A certain exchange: The revolution of privacy and efficiency based on ZK Rollup
The exchange employs zero-knowledge technology, combining the privacy attributes of Zk-SNARKs with the depth of order book liquidity. Users can anonymously verify the validity of transactions (such as margin sufficiency) without exposing position details to prevent MEV attacks and information leakage, successfully solving the industry's dilemma of "transparency versus privacy." By utilizing a Merkle Tree, hundreds of transaction hashes are aggregated into a single root hash on-chain, greatly compressing on-chain storage costs and gas consumption. Through the coupling of Merkle Tree with on-chain verification, it provides retail investors with a "no-compromise solution" that offers centralized exchange-level experience and decentralized exchange-level security.
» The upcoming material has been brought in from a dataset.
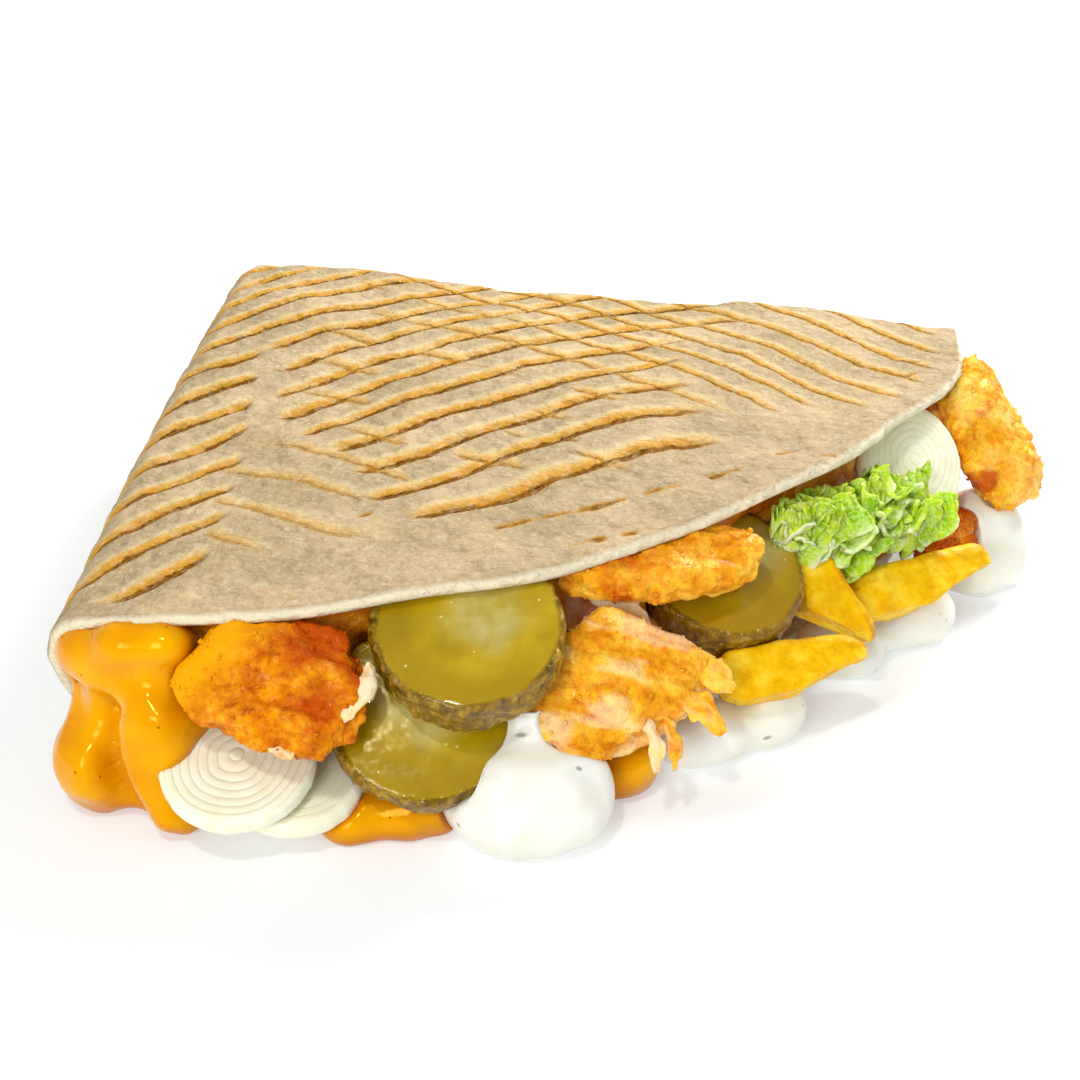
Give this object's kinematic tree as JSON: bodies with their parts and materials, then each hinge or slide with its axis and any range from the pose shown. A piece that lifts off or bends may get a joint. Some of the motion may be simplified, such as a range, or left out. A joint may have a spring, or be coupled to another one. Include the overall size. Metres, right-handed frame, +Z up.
{
  "type": "doner kebab",
  "caption": "Chicken doner kebab in a folded grilled flatbread, with pickles, onion, chips, lettuce, cheese sauce and garlic sauce spilling out of its round edge.",
  "frame": {"origin": "under the middle of the whole, on the surface that the kebab lies on", "axes": "+Z up; +X to the right along the back fold of the bread; -Y towards the open round edge, where the filling shows"},
  "size_m": [0.1914, 0.1698, 0.0491],
  "materials": {
    "bread": "floury baked flatbread with golden-brown grill marks",
    "chicken": "roasted chicken, golden orange with charred edges",
    "pickle": "wet pickled gherkin",
    "onion": "raw white onion, wet",
    "chip": "fried potato",
    "cheese_sauce": "thick glossy cheese sauce",
    "garlic_sauce": "thick white garlic sauce with herbs",
    "lettuce": "crisp wet lettuce"
  },
  "bodies": {
    "root": {"flatbread": "bread", "chicken_filling": "chicken", "chicken_left": "chicken", "chicken_middle": "chicken", "chicken_top": "chicken", "chicken_right": "chicken", "chicken_end": "chicken", "chicken_back": "chicken", "pickle_upper": "pickle", "pickle_lower": "pickle", "pickle_right": "pickle", "onion_left": "onion", "onion_left_under": "onion", "onion_right": "onion", "chip_front": "chip", "chip_right": "chip", "chip_upright": "chip", "lettuce": "lettuce", "cheese_sauce_left": "cheese_sauce", "cheese_sauce_middle": "cheese_sauce", "cheese_sauce_sliver": "cheese_sauce", "garlic_sauce_middle": "garlic_sauce", "garlic_sauce_front": "garlic_sauce", "garlic_sauce_side": "garlic_sauce", "garlic_sauce_right": "garlic_sauce"}
  },
  "joints": []
}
In the design of the LP pool, the exchange adopts a hybrid LP model, seamlessly connecting users' stablecoin and LP Token exchange operations through smart contracts, while also taking into account the advantages of on-chain transparency and off-chain efficiency. When users attempt to exit the liquidity pool, a delay is introduced to prevent market liquidity supply instability caused by frequent entry and exit. This mechanism can reduce price slippage risk, enhance the stability of the liquidity pool, and protect the interests of long-term liquidity providers, preventing market manipulators and opportunistic traders from profiting from market fluctuations.
In traditional centralized exchanges, large capital clients need to rely on the liquidity of all users on the order book to exit liquidity, which can easily lead to a market crash. However, the hedging market-making mechanism of this exchange can effectively balance the supply of liquidity, ensuring that institutional investors' exits do not overly depend on retail funds, allowing retail investors to avoid bearing excessive risks. It is more suitable for professional traders who prefer high leverage, low slippage, and are averse to market manipulation.
Future Direction: The Possibility of Liquidity Democratization
The future DEX liquidity design may develop along two different branches: Global Liquidity Network: Cross-chain interoperability technology breaks down silos, maximizing capital efficiency, allowing retail investors to achieve the optimal trading experience through "seamless cross-chain"; Co-governance Ecology: Through innovative mechanism design, DAO governance shifts from "capital dominance" to "contribution rights", forming a dynamic balance between retail investors and institutions in the game.
Cross-Chain Liquidity Aggregation: From Fragmentation to Global Liquidity Network
This path builds the underlying infrastructure using cross-chain communication protocols, achieving real-time data synchronization and asset transfer between multiple chains, eliminating reliance on centralized bridging. By using zero-knowledge proofs or light node verification technology, it ensures the security and immediacy of cross-chain transactions.